Às vezes você recebe a chegada de alguém como se fosse aquele leitor apaixonado que encontrou um bom livro, se sente como a criança na manhã seguinte ao aniversário, entusiasmada com a festa de vida que lhe agraciou com tantas surpresas.
Sente o cheirinho de papel e tinta, se encanta e antecipa longos momentos de prazer e descobertas instigantes. Você se prepara para se entregar ao enredo imaginado e, antecipadamente, agradece feliz.
Se empolga como naquela canção que inspira o dia frio, cuidadosamente prepara um bom lugar, melhor ainda com um cafezinho fumegante e saboroso, quem sabe até mesmo numa rede ou numa poltrona macia e acolhedora.
Este é sem dúvida alguma, um dos melhores momentos que podemos viver: a antecipação de todas as emoções que ainda estão por vir, o saborear mentalmente cada bocadinho de alegria e de prazer que se escondem dentro daquele pacotinho que se agiganta, recheado de expectativas.

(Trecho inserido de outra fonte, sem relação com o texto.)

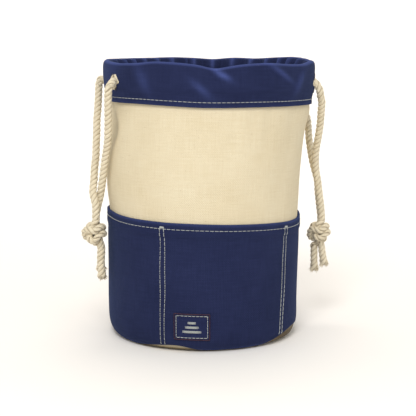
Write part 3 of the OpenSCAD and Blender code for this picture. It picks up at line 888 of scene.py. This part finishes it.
# Routes, as in the CAD source: offsets in mm from each side's elbow, from buttonhole to knot
SIDES = {
    "left": {
        "elbow": np.array([-102, 0, LEFT_LANE_Z - 1]), "lane": LEFT_LANE_Z,
        "knot": np.array([-10.3, 0.8, -146.1]),
        "signs": (1, -1), "tilt": 0.0, "stretch": (1.0, 1.0, 1.0),
        "front": [[0, -36, 0], [-2.6, -36.4, -6.6], [-3.1, -34.5, -13.2], [-2.2, -30, -24.4],
                  [-1.1, -25, -36.8], [-0.3, -20, -49.2], [0.3, -14, -61], [-0.7, -8, -75.5],
                  [-2.1, -2, -96], [-3.2, 1, -107], [-3.9, 2.6, -113], [-5.4, 3.6, -119],
                  [-7.5, 4.4, -130], [-7.5, 4.4, -133.8]],
        "back": [[0.6, 35.5, 0], [3.6, 33, -8], [2.6, 31, -17.6], [0.9, 27, -29], [-1.1, 23, -40.3],
                 [-2.4, 19, -51.5], [-3.8, 15.5, -62.7], [-5.1, 12, -74], [-7.3, 8.5, -85], [-9, 4.5, -96.3],
                 [-10.9, 1, -107], [-10.4, -1.6, -113], [-9.4, -3.2, -119], [-9.3, -3.3, -130],
                 [-9.3, -3.3, -133.8]],
        "front_tail": [[6.2, -1.8, -14], [6.5, -1.4, -18], [6.2, -0.6, -29], [6.8, -0.6, -43.4]],
        "back_tail": [[7.6, 5.8, -14], [7.7, 6.2, -18], [7.4, 6.9, -28], [7.6, 7.2, -37]]},
    "right": {
        "elbow": np.array([102.5, 0, RIGHT_LANE_Z + 1.1]), "lane": RIGHT_LANE_Z,
        "knot": np.array([16.2, -5.5, -151.5]), "signs": (-1, 1), "tilt": 0.2, "stretch": (1.1, 1.0, 0.9),
        "front": [[0, -36, 0], [1.5, -36, -6], [3.5, -34, -12], [6.2, -31, -18], [7.3, -28, -24],
                  [8.2, -25, -30], [9.4, -21, -39.5], [9.7, -17.5, -49], [9.5, -14.5, -58], [9.1, -12, -67],
                  [9.6, -10, -77], [10.7, -9, -88], [12.7, -8.7, -98], [14.5, -8.7, -110],
                  [16.4, -8.7, -122.5], [17.6, -8.9, -135], [17.6, -8.9, -139.2]],
        "back": [[0, 36, 0], [3, 35, -7], [7, 31.5, -17], [10.6, 25.5, -27.5], [12.4, 19, -38],
                 [12, 14.5, -49], [11.4, 11, -59], [11.7, 8, -68], [12.4, 5, -78], [14, 3, -87],
                 [16.4, 0.2, -99.5], [16.9, -1, -111], [18.4, -1.2, -123.5], [19.8, -1.6, -135],
                 [19.8, -1.6, -139.2]],
        "front_tail": [[2.2, -2.8, -14], [2.4, -2.8, -17], [3.4, -3.2, -24], [4.8, -3.4, -32.5]],
        "back_tail": [[-3.4, 3, -14], [-3.6, 2.8, -17], [-3.7, 2.4, -28], [-3.4, 2, -38]]}}


# An overhand knot tied in both ropes together, as seen by the camera: (right, away, up) of the pair's middle
# in mm, and the direction from one rope to the other
TO_CAMERA = np.array([[0.951, -0.309, 0], [0.309, 0.951, 0], [0, 0, 1]])
KNOT = [((0.5, 3.5, 8), (0, 1, 0)), ((-0.5, 3.5, 2), (0.3, 1, 0)), ((-3.5, 4, -4.5), (0.6, 0.8, 0)),
        ((-8, 2.5, -8.5), (0.5, 0.6, 0.6)), ((-10, -2.5, -8), (0, 0.2, 1)), ((-7, -7.5, -5.5), (-0.3, 0, 1)),
        ((-2, -9.3, -1.8), (-0.45, 0, 0.9)), ((4, -8.5, 2.4), (-0.4, 0, 0.9)), ((9, -3.6, 5), (-0.2, 0, 1)),
        ((9, 3, 5.5), (0, 0, 1)), ((4, 8.5, 4.5), (0.2, 0, 1)), ((-3, 9, 3), (0.3, 0, 1)),
        ((-7.5, 5, 2), (0.3, 0, 1)), ((-5, 1, 0), (0.5, -0.4, 0.8)), ((-1, -1.5, -3.5), (0.8, -0.5, 0.3)),
        ((1.5, -1.8, -9), (0.9, -0.4, 0))]


def tie(starts, ends, signs, tilt, stretch):
    """Centre lines of two ropes tied together, settled so that they touch and don't overlap."""
    middle = np.array([p for p, _ in KNOT], float) * stretch
    apart = unit(np.array([d for _, d in KNOT], float))
    lean_to = np.array([[math.cos(tilt), 0, -math.sin(tilt)], [0, 1, 0], [math.sin(tilt), 0, math.cos(tilt)]])
    count, half_gap, bead_r = 64, 3.4, 3.15
    ropes = []
    for start, end, sign in zip(starts, ends, signs):
        line = (middle + sign * half_gap * apart) @ lean_to.T @ TO_CAMERA
        fine = resample(curve_through(np.concatenate([[start], line, [end]]), 0.5), 0.1)[0]
        ropes.append(fine[np.linspace(0, len(fine) - 1, count).astype(int)])
    ropes = np.array(ropes)
    index = np.arange(2 * count)
    same = (index[:, None] // count == index[None] // count) & (np.abs(index[:, None] - index[None]) < 7)
    first, last = ropes[:, :2].copy(), ropes[:, -2:].copy()
    limits = np.array([9.0, 9.0, 10.8])
    for _ in range(260):
        ropes[:, 1:-1] += 0.22 * ((ropes[:, 2:] + ropes[:, :-2]) / 2 - ropes[:, 1:-1])
        beads = ropes.reshape(-1, 3)
        between = beads[:, None] - beads[None]
        distance = np.linalg.norm(between, axis=2) + 1e-6
        overlap = np.where(same, 0, np.clip(2 * bead_r - distance, 0, None))
        beads = beads + 0.35 * (between / distance[..., None] * overlap[..., None]).sum(1)
        beads[:, :2] -= 0.1 * (beads[:, :2].max(0) + beads[:, :2].min(0)) / 2
        reach = np.maximum(np.linalg.norm(beads / limits, axis=1), 1)
        beads *= (0.3 + 0.7 / reach)[:, None]
        ropes = beads.reshape(2, count, 3)
        ropes[:, :2], ropes[:, -2:] = first, last
    return ropes


def whole_rope(side):
    """One rope's centre line from its front tail's end to its back tail's end, with places on it."""
    facts = SIDES[side]
    elbow, knot = facts["elbow"], facts["elbow"] + facts["knot"]
    ends = {which: elbow + np.array(facts[which], float) for which in ("front", "back")}
    tails = {which: knot + np.array(facts[which + "_tail"], float) for which in ("front", "back")}
    tied = tie([ends[w][-1] - knot for w in ends], [tails[w][0] - knot for w in ends], facts["signs"],
               facts["tilt"], facts["stretch"])
    line, marks = [], {}
    for which, rope in zip(("front", "back"), tied):
        turn, z = HOLES[f"{side}_{which}"]
        ahead = 1 if (which == "front") == (side == "left") else -1
        slit = [cloth(turn + ahead * math.radians(d), off, z + (facts["lane"] - z) * d / 13)
                for d, off in ((13, 0.0), (7.5, 0.6), (3.2, 2.6), (0, 5.0))]
        arm = ends[which][0] * 0.5 + slit[-1] * 0.5 - np.array([0, 0, 0.5])
        parts = [tails[which][:0:-1], (knot + rope[::3])[::-1], ends[which][-2:0:-1], [arm], slit[::-1]]
        marks[which] = (knot + rope[-1], ends[which][-1], ends[which][1], slit[-1])
        line.append(np.concatenate(parts))
    first, last = (math.degrees(HOLES[f"{side}_{which}"][0]) for which in ("front", "back"))
    if side == "left":
        turns = np.arange(first + 20, last + 360 - 19, 7.0)
    else:
        turns = np.arange(first - 20, last + 19, -7.0)
    inside = cloth(np.radians(turns), 0.0, facts["lane"])
    return curve_through(np.concatenate([line[0], inside, line[1][::-1]]), 0.9), marks


def nearest(path, point, low, high):
    """Index of the point of a path, between two indices, that is nearest to a place."""
    return low + int(np.argmin(np.linalg.norm(path[low:high] - point, axis=1)))


def fibres(name, rings, body, seed):
    """Cut yarn ends that splay out of a tail's end."""
    rng = np.random.default_rng(seed)
    paths = []
    for strand in rings:
        middle = strand[-1].mean(0)
        size = np.linalg.norm(strand[-1] - middle, axis=1).mean()
        heading = unit(middle - strand[-4].mean(0))
        for _ in range(34):
            offset = rng.normal(size=3)
            offset -= heading * offset.dot(heading)
            offset *= size * math.sqrt(rng.uniform(0.05, 0.95)) / np.linalg.norm(offset)
            start = middle + offset - heading * 1.6
            bend = heading + 0.24 * offset / size + rng.normal(size=3) * 0.14 - [0, 0, 0.04]
            t = np.linspace(0, 1, 6)[:, None] * rng.uniform(2.2, 4.6)
            paths.append(start + heading * t * 0.6 + bend * t * 0.4 + bend * t ** 2 * 0.05)
    points, faces = tubes(paths, 0.27 * np.array([1, 1, 0.95, 0.85, 0.7, 0.35]), sides=5)
    places = np.stack([points[:, 0] * 1.7, points[:, 1] * 1.7, np.ones(len(points))], -1)
    return make(name, points, faces, ROPE, body, places)


def hang_rope(side):
    """One rope, cut into lengths: the tails and the knot move with the knot's end, the hanging strands and
    the stubs at the buttonholes are fixed in place, and the length inside the casing moves with the sack.
    """
    path, marks = whole_rope(side)
    count = len(path)
    half = count // 2
    cuts = {}
    for which, (tail, knot_top, stub_low, slit) in marks.items():
        window = (0, half) if which == "front" else (half, count)
        cuts[which] = [nearest(path, point, *window) for point in (tail, knot_top, stub_low, slit)]
    girth, fan, spread = np.ones(count), np.ones(count), np.zeros((count, 3))
    at = np.arange(count) * 0.9
    for which, (tail, knot_top, stub_low, slit) in cuts.items():
        low, high = sorted((tail, knot_top))
        inside = ease(at, at[low] - 3, at[low] + 5) * (1 - ease(at, at[high] - 5, at[high] + 3))
        girth *= 1 - 0.06 * inside
        fan *= 1 - 0.08 * inside
        flat = BUTTONHOLES[f"{side}_{which}"][2]
        spread[:, 2] += flat * bump(at, at[slit] + (0.8 if which == "front" else -0.8), 1.9)
    for end in (0, count - 1):
        away = np.abs(at - at[end])
        girth *= 1 + 0.07 * (1 - ease(away, 0, 6))
        fan *= 1 + 0.32 * (1 - ease(away, 0, 7))
    rings, places = laid(path, girth, fan, spread, cuts["front"][3])
    strands, knot_end = side + "_strands", side + "_knot_end"
    for which, (tail, knot_top, stub_low, slit) in cuts.items():
        front = which == "front"

        def cut(name, a, b, body, every=1):
            low, high = min(a, b), max(a, b) + 1
            return rope_piece(name, rings[:, low:high:every], places[:, low:high:every], body)

        end = 0 if front else count - 1
        tail_piece = cut(f"{side}_{which}_tail_rope", tail, end, knot_end)
        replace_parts(tail_piece, f"{side}_{which}_tail")
        order = rings[:, :tail + 1][:, ::-1] if front else rings[:, tail:]
        splay = fibres(f"{side}_{which}_tail_fibres", order, knot_end, end + len(side))
        knot = cut(f"{side}_{which}_knot_rope", tail, knot_top, knot_end)
        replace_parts(knot, side + "_knot")
        hang = cut(f"{side}_{which}_rope", knot_top, stub_low, None)
        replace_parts(hang, f"{side}_{which}_strand")
        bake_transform(hang)
        stub = cut(f"{side}_{which}_stub_rope", stub_low, slit, None)
        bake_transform(stub)
        low, high = sorted((knot_top, stub_low))
        route = path[low:high + 1]
        if front:
            route = route[::-1]
    hidden = slice(cuts["front"][3], cuts["back"][3] + 1, 2)
    middle = rope_piece(side + "_rope_inside", rings[:, hidden], places[:, hidden], "sack")
    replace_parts(middle, side + "_rope_in_casing")


# Camera, floor and light ----------------------------------------------------

CAMERA_PLACE = (-0.3380, -1.0468, 0.2928)    # metres
CAMERA_DOWN = 8.87                           # degrees


def camera():
    data = bpy.data.cameras.new("camera")
    data.lens = 97.7
    data.sensor_width = 36
    holder = bpy.data.objects.new("camera", data)
    holder.location = CAMERA_PLACE
    holder.rotation_euler = (math.radians(90 - CAMERA_DOWN), 0, -CAMERA_SWING)
    bpy.context.scene.collection.objects.link(holder)
    bpy.context.scene.camera = holder
    bpy.context.scene.view_settings.view_transform = "Standard"


def floor():
    """A pale floor that curves up into a backdrop behind the sack."""
    bend = np.linspace(0, PI / 2, 60)
    radius, start = 2.4, 0.6
    back = [-3.0, *(start + radius * np.sin(bend) ** 1.15)]
    up = [0.0, *(radius * (1 - np.cos(bend)) ** 1.15)]
    across = np.linspace(-5, 5, 9)
    forward, sideways = TO_CAMERA[1, :2], TO_CAMERA[0, :2]
    points = [[*(forward * y + sideways * x), z - 0.0004] for x in across for y, z in zip(back, up)]
    n = Nodes("floor")
    place = n.add("ShaderNodeTexCoord").outputs["Object"]
    shade = n.ramp(n.noise(place, 3.0), [(0.0, (0.90, 0.875, 0.84)), (1.0, (0.93, 0.91, 0.88))])
    faces = grid_faces(len(across), len(up), False, False)[:, ::-1]
    make("floor", np.array(points) / MM, faces, n.surface(shade, Roughness=0.9), None)


def light(name, turn, distance, height, size, power, colour, aim):
    """A round soft light at an angle (degrees) and distance from the sack, aimed at a point."""
    data = bpy.data.lights.new(name, "AREA")
    data.shape = "DISK"
    data.size = size
    data.energy = power
    data.color = colour
    holder = bpy.data.objects.new(name, data)
    place = Vector((distance * math.cos(math.radians(turn)), distance * math.sin(math.radians(turn)), height))
    holder.location = place
    holder.rotation_euler = (Vector(aim) - place).to_track_quat("-Z", "Y").to_euler()
    bpy.context.scene.collection.objects.link(holder)


def studio():
    """A bright even room, a main light from the left front, a weak fill, and a light on the backdrop."""
    world = bpy.data.worlds.new("studio")
    bpy.context.scene.world = world
    world.use_nodes = True
    background = world.node_tree.nodes["Background"]
    background.inputs["Color"].default_value = (1.0, 0.985, 0.955, 1)
    background.inputs["Strength"].default_value = 0.72
    light("key", 243, 1.35, 1.35, 0.7, 16, (1.0, 0.985, 0.965), (0, 0, 0.12))
    light("fill", 285, 1.5, 0.9, 1.0, 2.2, (0.97, 0.985, 1.0), (0, 0, 0.12))
    light("backdrop", 72, 1.0, 1.9, 1.8, 22, (1.0, 0.93, 0.86), (0.72, 2.2, 0.4))


# The whole scene ------------------------------------------------------------

camera()
floor()
studio()
for side in SIDES:
    hang_rope(side)
sack()
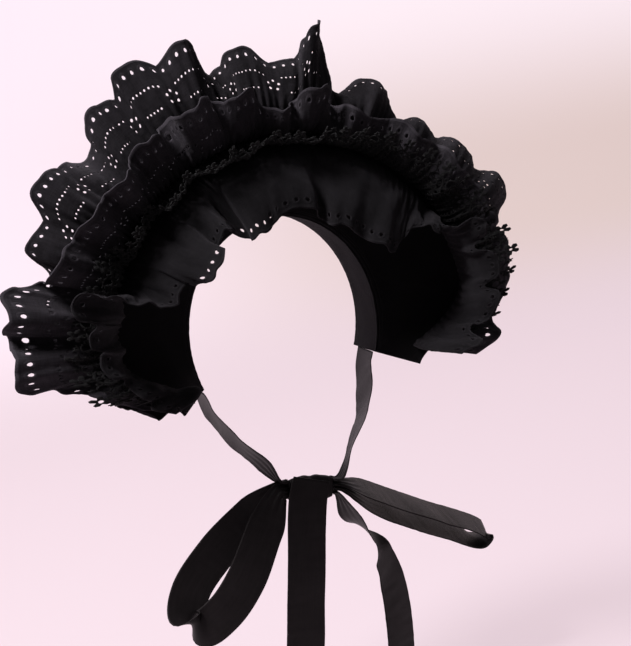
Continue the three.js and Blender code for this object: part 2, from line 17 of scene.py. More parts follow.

Porém quando abre o seu presente pode também descobrir que lhe falta o conteúdo tão desejado.
Aturdido, vê que se trata apenas de uma brochura, ou não é nem bem isso; é só um panfleto mal acabado, daqueles com propaganda enganosa. Muita figurinha de gosto duvidoso e longos textos cheios de nada.
Leitor ávido, embora desencantado, folheia rapidamente as poucas e mal acabadas páginas que se revelam de papel jornal, grosseiro e áspero. Não tem sequer acabamento decente. Nada a fazer além de procurar a linha final; aquela em que vem escrito o aviso desalentador, o tal do "The End".
Coisas das prateleiras da vida!
Em dias recentes, acompanhando as notícias que me chegam de minha terra natal, pude ver claramente como tudo isso nos traz verdades.
Na primeira prateleira, foi colocado um livro maravilhoso, bela encadernação e um conteúdo capaz de inspirar o que cada cada leitor que o abriu e leu a ser e doar o melhor de si para o bem de todos. Só tinha um problema, terminou cedo demais, não deu tempo de explorar com ele todas as maravilhosas possibilidades que ele tinha. O adeus ao Padre Edmilson ainda ecoa sobre o nosso vale, foi feito com uma dor autêntica, um pesar absoluto do luto de um filho que de repente se vê na orfandade. Foi assim que vi minha cidade chorar a partida do seu jovem, belo e valente pai espiritual.
A segunda prateleira nos ofereceu um conto de horror. Feio, trágico e sangrento. Duas vidas, jovens e aparentemente tão belas, no centro de uma tragédia que, certamente afetou de forma terrível a vida das duas famílias envolvidas e, por afinidade, de todas as famílias da nossa cidadezinha tão amada.
Como entender que o capítulo final de um livro aparentemente tão lindo fosse encerrar a história de forma tão violenta e traumatizante?
Novamente ouço o choro de minha cidade, lamentando e sofrendo o crime horrível que tirou o sorriso e toda a beleza de uma menina que mal havia começado a viver. Que as suas lembranças sejam adoçadas pela recordação de seu sorriso tão lindo e que uma oração seja feita cada vez que o nome dela seja pronunciado!
Seu nome composto por duas ideias do bem que sua família lhe desejou ao recebê-la nos braços, poderia e deveria ter sido feito: foi Maria, como a mãe do Mestre, simbolizando todo o amor que habita no ser humano e Clara, como deveria ter sido sua estrada e estadia na vida. Vida que teve a duração tão curta, deixando sem conclusão tantos capítulos que deveriam ter sido escritos com flores e perfumes, lhe inspirando e possibilitando realizações felizes.
Vá com Muita Luz, linda menina Maria Clara! Daqui eu oro e peço paz para você.
E que seu algoz também seja iluminado e - como tanto ensinou o já saudoso Padre Edmilson sobre as mães, as famílias e a fraternidade – que ele, o autor de toda essa tragédia e também pouco mais que uma criança, seja agora preparado para merecer e algum dia receber da Clara Graça Divina o perdão pela crueldade do ato que teve a insanidade de escolher praticar. Que ele consiga se perdoar e ser perdoado por ter se tornado o protagonista de uma história escrita pelo sangue e pelas lágrimas da dor que ele causou em você, na sua família, nas nossas famílias ferrenses e, certamente, nele mesmo. Que Jesus ampare e guie a humanidade a despeito dela própria!